Interpretation of Vehicle Tumbling Predictions from 6-DOF Entry and Descent Simulation

Blunt body entry vehicles are subject to dynamic instability during terminal descent. This often manifests as limit cycle oscillations in total angle of attack, but can diverge into tumbling behavior under certain conditions. For the Mars Sample Return Earth Entry Vehicle (MSR EEV), there is a constraint on the orientation of the sample tubes so backward impact is impermissible. Past missions have chosen to deploy parachutes to preclude tumbling, but active events after release of MSR EEV have been ground-ruled out with the intent to maximize system reliability. Prevention of tumbling during subsonic descent is a design driver for MSR EEV. During preliminary design of the MSR EEV, six degree-of-freedom numerical simulations indicated an unacceptably high probability of tumbling for a 60degree sphere-cone forebody geometry, which necessitated a design change.
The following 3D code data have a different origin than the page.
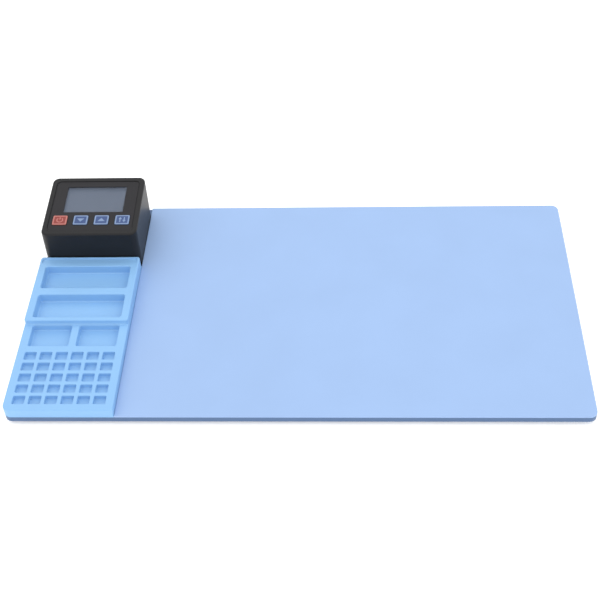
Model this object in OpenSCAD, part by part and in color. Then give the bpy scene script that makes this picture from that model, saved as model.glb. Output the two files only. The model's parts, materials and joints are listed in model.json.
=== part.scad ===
// Screen-separator hot plate: a flat heated mat with a controller box at its back left corner
// and a removable silicone tray for screws and small parts in front of the box.
// Millimetres. +X is to the right, +Y to the back, +Z up. The origin is on the table, under
// the middle of the plate.

/* [Hot plate] */
// Width of the aluminium plate
plate_w = 380; // [360:1:420]
// Depth of the aluminium plate
plate_d = 205; // [203:1:215]
// Thickness of the aluminium plate at its rim
plate_t = 4.2; // [4.2:0.1:6]
// Thickness of the plate over the heater
skin_t = 1.4; // [1.4:0.1:1.6]
// Radius of the plate's corners
corner_r = 5; // [4:0.5:6]
// Thickness of the silicone mat
mat_t = 1.3; // [1:0.1:2]
// Height of the rubber feet
foot_h = 3; // [2.5:0.5:6]

/* [Side strip] */
// Width of the strip that carries the controller and the tray
strip_w = 72; // [72:1:76]
// Gap between the tray and the controller
tray_gap = 0.3; // [0.3:0.1:2]
// Height of the tray's back part, over the mat
tray_back_h = 9.5; // [9:0.5:12]
// Height of the tray's front part, over the mat
tray_front_h = 5.8; // [5.8:0.2:7]

/* [Controller] */
// Width of the controller box
box_w = 69; // [69:0.5:70]
// Depth of the controller box
box_d = 59.2; // [59:0.1:60]
// Height of the controller box over the plate, at its back
box_h = 36.2; // [36.2:0.1:40]
// Slope of the controller's top towards the front, in degrees
top_slope = 4; // [3:0.5:4]
// Thickness of the box's walls
wall_t = 2.2; // [2:0.1:2.4]

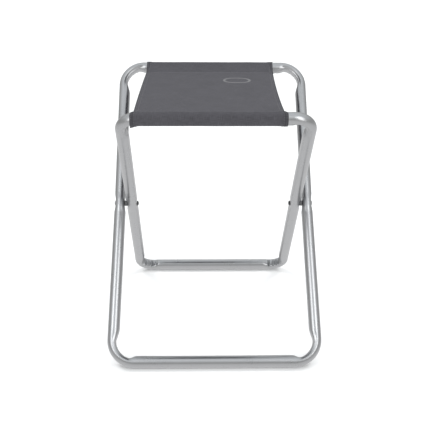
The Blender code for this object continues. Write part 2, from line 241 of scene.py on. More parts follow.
def apply_modifiers(obj):
    evaluated = obj.evaluated_get(bpy.context.evaluated_depsgraph_get())
    mesh = bpy.data.meshes.new_from_object(evaluated)
    obj.modifiers.clear()
    obj.data = mesh


# ---------------------------------------------------------------- tubes


class Loop:
    """The centre line of a tube loop, by its length from the middle of the seat rail, positive to +X."""

    def __init__(self, side, rail_half, pivot_half, foot_half, bend_radius, foot_ramp, wrinkles):
        self.side = side  # -1 where the seat rail is at the front, 1 where it is at the rear
        self.radius = bend_radius
        self.foot_ramp = foot_ramp
        self.wrinkles = wrinkles
        self.corners = [
            Vector((0.0, 0.0)),
            Vector((rail_half, 0.0)),
            Vector((pivot_half, PIVOT_DOWN)),
            Vector((foot_half, LEG_LENGTH)),
            Vector((0.0, LEG_LENGTH)),
        ]
        self.ways = [(b - a).normalized() for a, b in zip(self.corners, self.corners[1:])]
        self.turns = (self.ways[0].angle(self.ways[1]), self.ways[2].angle(self.ways[3]))
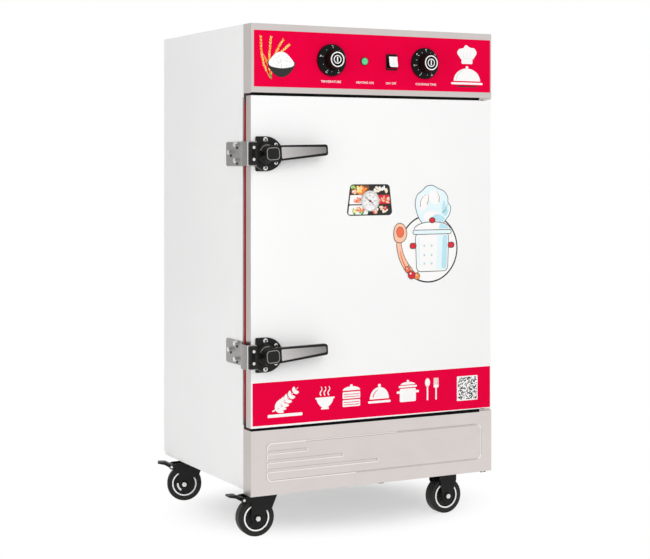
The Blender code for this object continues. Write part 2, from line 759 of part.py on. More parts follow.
def make_float_valve():
    z = TANK_Z + FLOAT_RISE
    wall = LINER_BACK - LINER_SHEET
    length = DEPTH + SHANK_REACH - wall + VALVE_LENGTH / 2
    spot = (FLOAT_X, wall - VALVE_LENGTH / 2, z)
    valve = rod("float_valve", SHANK_RADIUS, 0.0, length, BRASS, cabinet, spot, "y")
    half = VALVE_WIDTH / 2
    low = (FLOAT_X - half, wall - FIT - VALVE_LENGTH, z - half)
    high = (FLOAT_X + half, wall - FIT, z + half)
    fuse(valve, block("valve_block", low, high, None))
    spot = (FLOAT_X, DEPTH + FIT, z)
    fuse(valve, rod("valve_nut", VALVE_NUT_RADIUS, 0.0, VALVE_NUT_LENGTH, None, cabinet, spot, "y", HEX))
    slot = VALVE_SLOT / 2
    pivot_y = wall - FIT - VALVE_LENGTH + VALVE_SLOT
    low = (FLOAT_X - slot, wall - FIT - VALVE_LENGTH - OVERRUN, z - half - OVERRUN)
    high = (FLOAT_X + slot, pivot_y + VALVE_SLOT, z + half + OVERRUN)
    cut(valve, block("valve_slot", low, high, None))
    axis = add_empty("float_axis", (FLOAT_X, pivot_y, z), cabinet)
    pivot = (FLOAT_X, pivot_y, z)
    pin = rod("valve_pin", VALVE_PIN_RADIUS, -half + FIT, half - FIT, None, cabinet, pivot)
    pin.rotation_euler = ACROSS
    fuse(valve, pin)
    eye_radius = VALVE_PIN_RADIUS + FIT
    cheek = VALVE_SLOT / 2 - FIT
    arm = rod("float_arm", EYE_SHARE * eye_radius, -cheek, cheek, BRASS, axis, pivot)
    arm.rotation_euler = ACROSS
    drop = math.sin(FLOAT_DROOP)
    out = math.cos(FLOAT_DROOP)
    first = (1 + EYE_SHARE) / 2 * eye_radius
    start = (FLOAT_X, pivot_y - first * out, z - first * drop)
    end = (FLOAT_X, pivot_y - FLOAT_ARM_LENGTH * out, z - FLOAT_ARM_LENGTH * drop)
    fuse(arm, tube("float_rod", [start, end], FLOAT_ROD_RADIUS, None, axis))
    ball = [(FLOAT_BALL_RADIUS * math.sin(a), FLOAT_BALL_RADIUS * math.cos(a)) for a in half_turn(8)]
    fuse(arm, turned("float_ball", ball, None, axis, end, "z", BALL_STEPS))
    eye = rod("float_eye_hole", eye_radius, -VALVE_SLOT, VALVE_SLOT, None, axis, pivot)
    eye.rotation_euler = ACROSS
    cut(arm, eye)


def half_turn(steps):
    return [math.pi * i / steps for i in range(steps + 1)]


def make_drain():
    end = BASE_Z - DRAIN_DROP
    body = end + DRAIN_NOZZLE + DRAIN_BODY_HALF
    top = TANK_Z
    flange = TANK_Z - FIT
    bore = DRAIN_BORE_RADIUS
    bulge = DRAIN_BODY_RADIUS
    pipe = DRAIN_PIPE_RADIUS
    flange_foot = flange - DRAIN_FLANGE_THICK
    waist = DRAIN_BODY_HALF / 2
    profile = [
        (bore, top), (pipe, top), (pipe, flange), (DRAIN_FLANGE_RADIUS, flange),
        (DRAIN_FLANGE_RADIUS, flange_foot), (pipe, flange_foot), (pipe, body + DRAIN_BODY_HALF),
        (bulge, body + waist), (bulge, body - waist), (pipe, body - DRAIN_BODY_HALF), (pipe, end),
        (bore, end),
    ]
    spot = (DRAIN_X, DRAIN_Y, 0.0)
    valve = turned("drain_valve", profile, BRASS, cabinet, spot, "z", MIDDLE_STEPS, ring=True)
    face = DRAIN_BODY_RADIUS + FIT
    reach = face + DRAIN_LEVER_THICK + OVERRUN
    start = DRAIN_BORE_RADIUS + OVERRUN
    spot = (DRAIN_X, DRAIN_Y, body)
    fuse(valve, rod("drain_stem", DRAIN_STEM_RADIUS, start, reach, None, cabinet, spot, "-y"))
    axis = add_empty("drain_axis", (DRAIN_X, DRAIN_Y - face, body), cabinet)
    half = DRAIN_LEVER_WIDTH / 2
    outline = arc((0.0, 0.0), half, 90, 270, 8) + arc((DRAIN_LEVER_LENGTH - half, 0.0), half, 270, 450, 8)
    spot = (DRAIN_X, DRAIN_Y - face - DRAIN_LEVER_THICK / 2, body)
    lever = plate("drain_lever", outline, DRAIN_LEVER_THICK, RED_PAINT, axis, spot, STANDING)
    hole = DRAIN_STEM_RADIUS + FIT
    spot = (DRAIN_X, DRAIN_Y, body)
    cut(lever, rod("drain_lever_hole", hole, 0.0, reach + OVERRUN, None, axis, spot, "-y"))


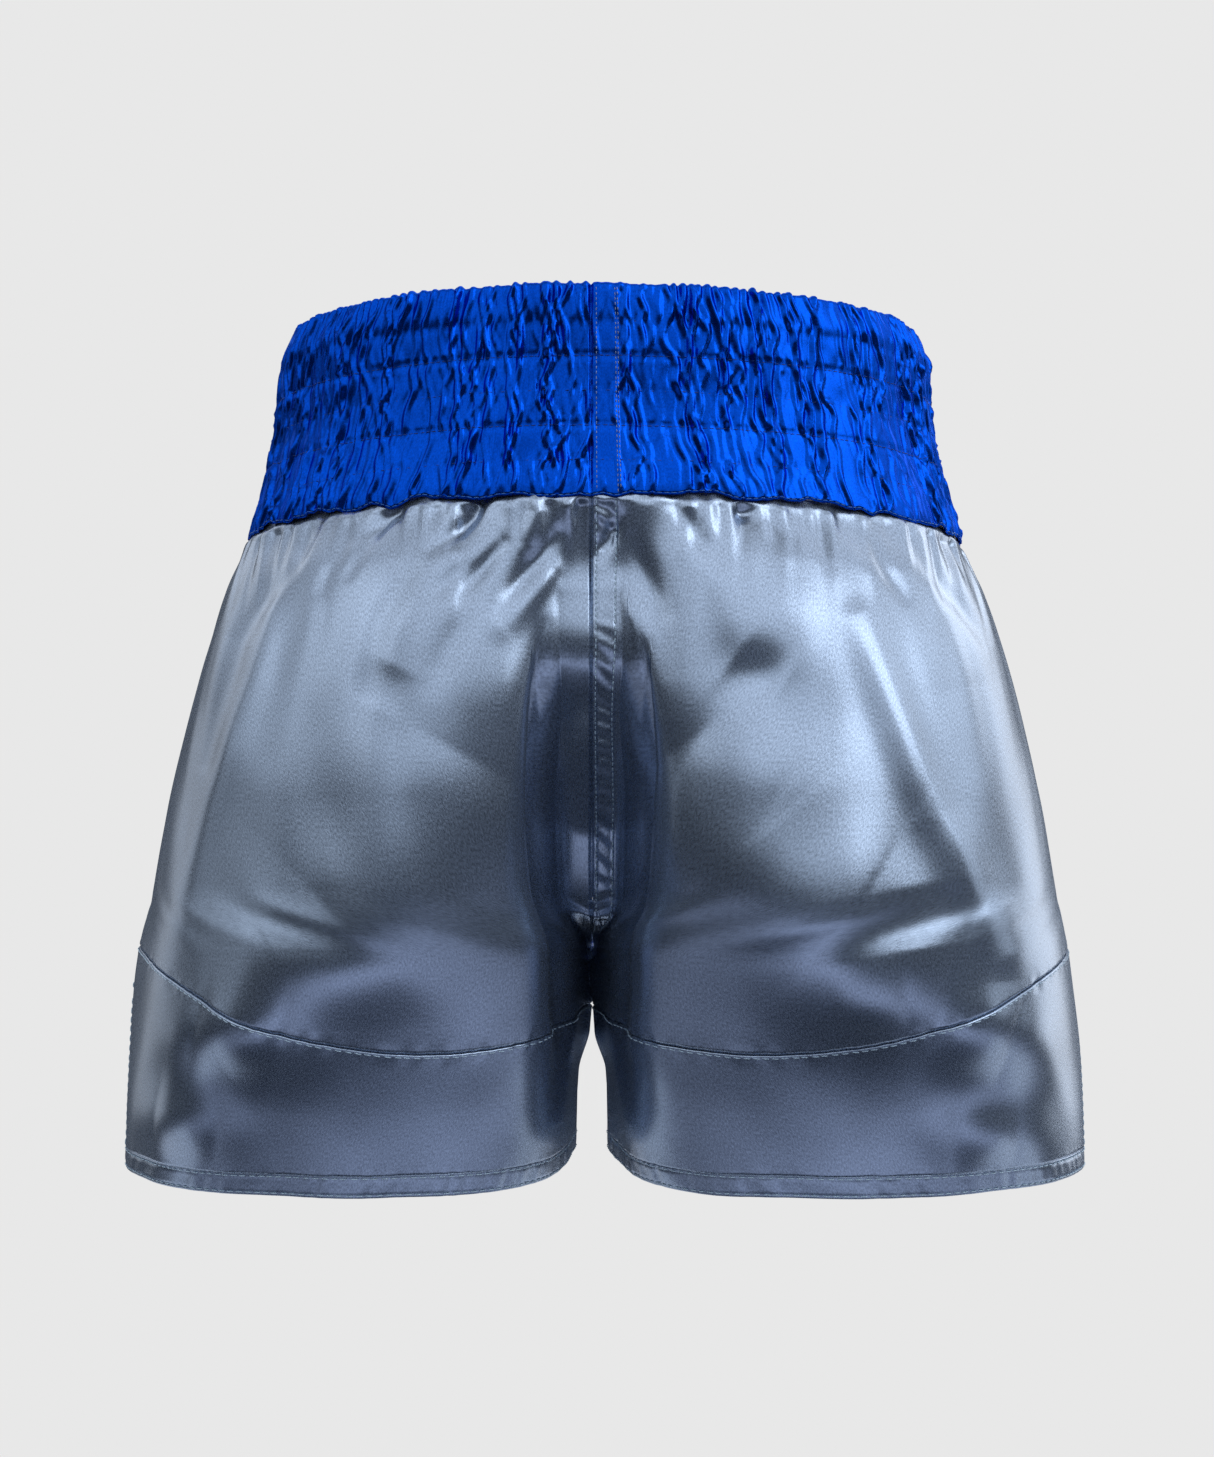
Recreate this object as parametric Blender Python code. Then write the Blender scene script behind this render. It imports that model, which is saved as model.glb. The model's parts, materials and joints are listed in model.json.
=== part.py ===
"""Muay Thai boxing shorts, shaped as they hang when worn, in metres.

+Z is up, the back faces -Y and +X is the wearer's right. The origin is the middle of the waist opening.
The garment is a set of separate cut pieces that lie one behind the other or edge to edge, with a small
gap wherever a line of thread would hold them. Two surfaces place every piece:

- the waistband, a ring of ellipses that widens downwards and leans forwards;
- one half of the body, from waistband to hem. u runs round that half from its centre back (0) past the
  side seam (0.5) to its centre front (1). Below the crotch the half is a closed leg, so u 0 and u 1 are
  one line there, the inseam. A level is a height at the side seam.

Both are given for the +X half, and the other half is its mirror image. A depth is measured inwards from
the outermost cloth.
"""

import math

import bmesh
import bpy
import numpy as np
from mathutils import Matrix, Vector

MM = 0.001

# Cloth
SATIN = 0.6 * MM
GAP = 0.8 * MM  # between two pieces that meet edge to edge
BODY_DEPTH = 1.2 * MM  # the body's cloth lies under the waistband's hem and inside the bindings
SMOOTH_ANGLE = math.radians(40)

# Waistband. Each row is a level, then half its width, its depth behind and its depth in front, in mm
BAND_PROFILE = (
    (0.0, 135.0, 100.0, 98.0),
    (-17.0, 138.0, 103.0, 100.0),
    (-43.0, 140.5, 107.0, 102.5),
    (-69.0, 146.6, 112.0, 105.5),
    (-89.0, 153.0, 117.0, 108.0),
)
BAND_TILT = 0.14  # rise per metre towards the back
BAND_BOTTOM = -89.0 * MM
CHANNELS = 6
CHANNEL_BULGE = 2.0 * MM
POINTS_PER_CHANNEL = 2
CASING_TURN = 1.2 * MM  # height of the turn over the top edge
CASING_INNER = 4.3 * MM  # depth of the casing's inner wall
ELASTIC_DEPTH = 2.9 * MM
ELASTIC_THICK = 1.0 * MM
ELASTIC_TALL = 10.0 * MM
BODY_TUCK = 6.0 * MM  # body cloth that runs up inside the waistband

# Body. The same thirteen guide lines run down every section, in this order: centre back, recess, fold,
# inner back, mid back, outer back, side, outer front, mid front, inner front, fold, recess, centre front
GUIDES = (0.0, 0.079, 0.152, 0.214, 0.289, 0.381, 0.5, 0.613, 0.71, 0.796, 0.86, 0.928, 1.0)
GUIDE_ANGLES = (0.0, 5.0, 11.5, 25.0, 44.5, 66.0, 90.0, 115.5, 136.5, 155.0, 168.5, 175.0, 180.0)

# Each section, in mm: level, tilt, how far the centre seam hangs below it, and x, y at each guide line
SECTIONS = (
    (-115, 0.13, 0,
     ((0, -114), (12, -115.5), (27, -119.5), (63, -121), (110, -103), (148, -61), (163.5, 0),
      (148, 52), (110, 90), (63, 110), (28, 114), (12, 114), (0, 113))),
    (-140, 0.11, 0,
     ((0, -117), (13, -117.5), (28, -122), (64, -131), (113, -115), (154, -71), (171.5, 0),
      (154, 60), (113, 98), (64, 116), (28, 118), (12, 116), (0, 113))),
    (-170, 0.08, 3,
     ((0, -107), (15, -110.5), (29.5, -123), (65, -137), (115, -125), (160, -80), (179, 0),
      (160, 66), (115, 103), (65, 119), (28, 118), (12, 112), (0, 106))),
    (-200, 0.05, 9,
     ((0, -93), (16, -100), (30, -121), (66, -140), (117, -132), (165, -87), (186, 0),
      (165, 70), (117, 106), (66, 119), (27, 114), (11, 103), (0, 92))),
    (-230, 0.0, 15,
     ((0, -76), (14, -86), (27, -115), (63, -139), (116, -137), (168, -93), (191, 0),
      (168, 72), (116, 106), (63, 116), (24, 106), (9, 84), (0, 60))),
    (-258, 0.0, 4,
     ((0, 4), (7, -54), (18, -108), (57, -134), (114, -138), (171, -98), (196, 0),
      (171, 72), (114, 104), (58, 112), (18, 96), (5, 52), (0, 4))),
    (-285, -0.01, 0,
     ((4, 4), (7, -52), (18, -102), (56, -126), (112, -131), (172, -98), (199.5, 0),
      (172, 71), (112, 101), (57, 107), (19, 88), (7, 48), (4, 4))),
    (-320, -0.02, -4,
     ((6, 4), (10, -48), (23, -92), (60, -115), (111, -119), (174, -88), (203, 0),
      (174, 69), (111, 99), (60, 101), (24, 82), (10, 46), (6, 4))),
    (-353, -0.035, -8,
     ((8, 4), (12, -46), (29, -86), (64, -106), (110, -109), (174, -78), (205, 0),
      (174, 68), (110, 97), (64, 96), (29, 78), (12, 44), (8, 4))),
)
SEAM_DROP_SHARE = (1.0, 0.5, 0.12, 0, 0, 0, 0, 0, 0, 0, 0.12, 0.5, 1.0)
HEM = -353.0 * MM
CROTCH = -258.0 * MM
U_PER_METRE = 1.35  # on average, round one half

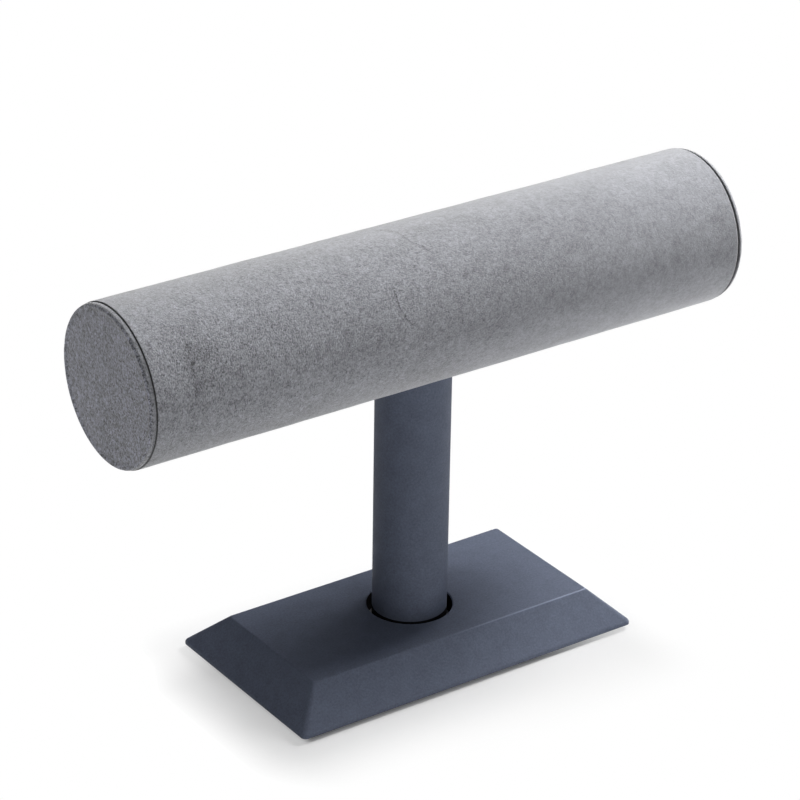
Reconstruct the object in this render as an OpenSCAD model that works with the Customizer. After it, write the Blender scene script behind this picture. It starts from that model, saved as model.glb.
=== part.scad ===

Decreasing the forebody angle was expected to improve dynamic stability, but would also adversely impact mass, aeroheating, and manufacturing risk. Hence there was strong motivation to understand the physical drivers for the onset of tumbling, and to determine: (a) whether the causes of tumbling are representative of physically realizable vehicle entry configurations and (b) what changes can be made to existing design and analysis practices to ensure a stable vehicle.